September 8, 2024

Column: “That Got Me to Thinkin’…? “On Taxes”

2/21/2022

“That Got Me To Thinkin’…?” “On Taxes” Chapter 84
By Bruce Williams

Bruce Williams

I went to H & R Block on Thursday.  I was only there for about an hour before I was informed that I owed the government the equivalent of a new patio deck or a European vacation.  I guess that’s what happens when you follow up your worst year of work in 25 years with your best year of work in 25 years—though I don’t recall Uncle Sam offering me that patio deck or Euro vacay after I stunk it up in 2020 (hereafter known as the worst year in the new millennium).

I wouldn’t mind so much if all the money went to, say, education or feeding the hungry—money well spent I’d say with a shrug.  Chances are, though, it’ll go towards a failed drone strike (a ‘dud’ maybe), a well-vetted Pentagon toilet seat or some unmentionable senator’s surgery to remove his wiggling turkey gobbler under the auspices of his all-encompassing government health care plan.

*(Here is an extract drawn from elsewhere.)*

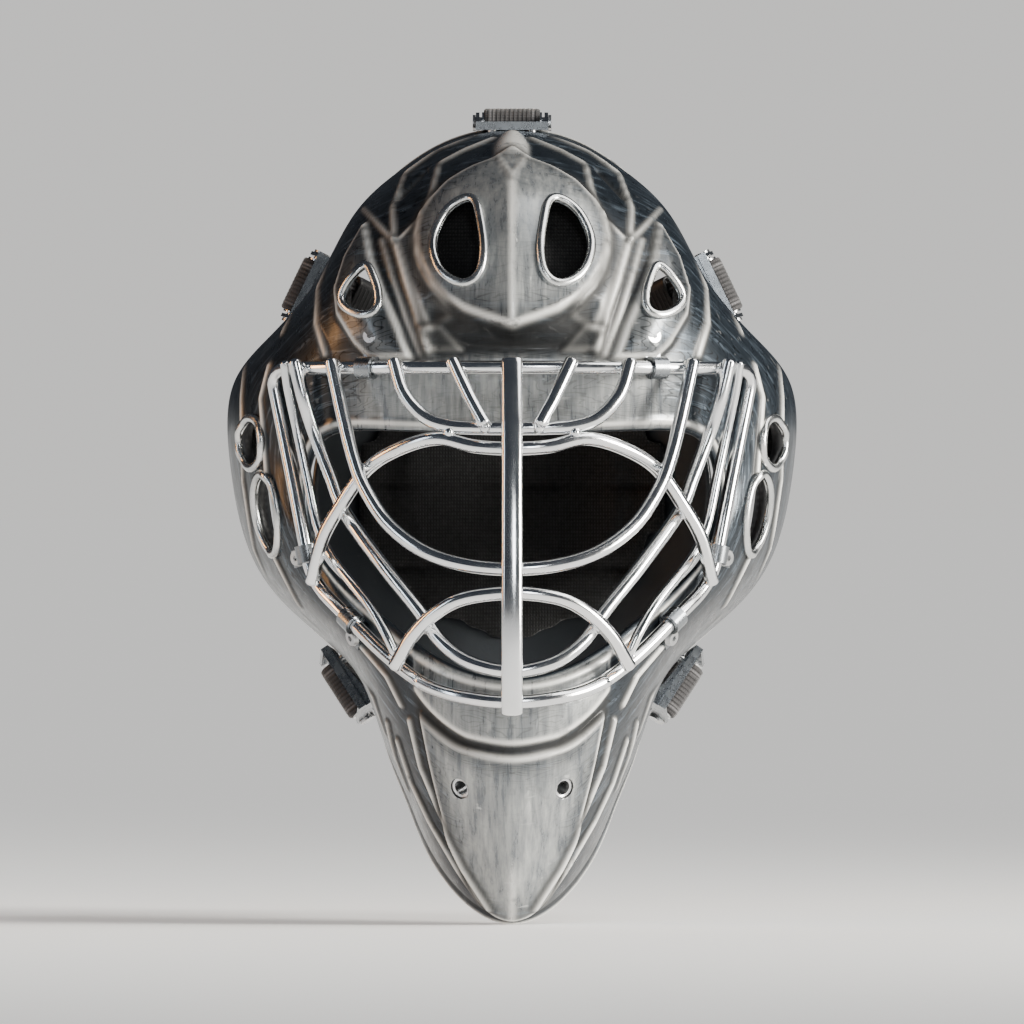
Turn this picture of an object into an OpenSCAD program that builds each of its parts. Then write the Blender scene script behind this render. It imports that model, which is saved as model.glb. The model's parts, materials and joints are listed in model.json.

I guess I shouldn’t complain.  I did make a lot more and had the wherewithal to fork over my routing numbers so the ravenous IRS could scoop it directly out of my account.  I imagined the long arm of a thin, grinning caricatured agent tickling my ledger with his eager, yellowed fingernails.  I don’t have the patience to try and skirt the laws with subterfuge like some billionaires seem to manage to do—jumping from lily pad to lily pad across a metaphorical pond trying to escape my due share and outrun the Revenuers and their lackeys, their audits and liens.

I do like (quite a bit really) what taxes actually provide—the roads, police, firemen, schools; the safety net for the less fortunate and the guardrails buffering disasters (earthquakes, volcanoes, tsunamis and floods—our particular Northwestern flavors).  It’s just that gut punch of dumping a chunk of my savings into the government coffers and then waving goodbye, trusting the judgment of my elected officials to do right by all of us that I find a little unsettling.

Like most things, I prepared myself a bit before I headed in with my paperwork—Googling the amount usually owed for what I made versus what I had actually paid, that sinking feeling creeping in as I cross-compared over several entries.  I could tell that my tax preparer kind of felt a little bad for us—suggesting possible payment plans as I waved her off and offered up those sacred routing digits.  It’s like a former brother-in-law used to like to say when one of his kids had to undertake something undesirable: ”If you’ve got to eat a shit sandwich, you better take big bites.”

So my practiced Stoicism, though slightly shaken, soldiers on.  You can’t rue the lost opportunities those funds could’ve provided (or even the dent it would’ve assuaged in the college and weddings I’ve still got on the horizon), you’ve got to hope it goes to the greater good.  And so a bigger chunk goes into my 401K next year, and life goes on.  Still—it would’ve been nice to put that concrete basketball/pickleball court in the backyard, but there’s always next year I guess.  I’ll just be in my recliner licking my wounds for a couple more days if you need me.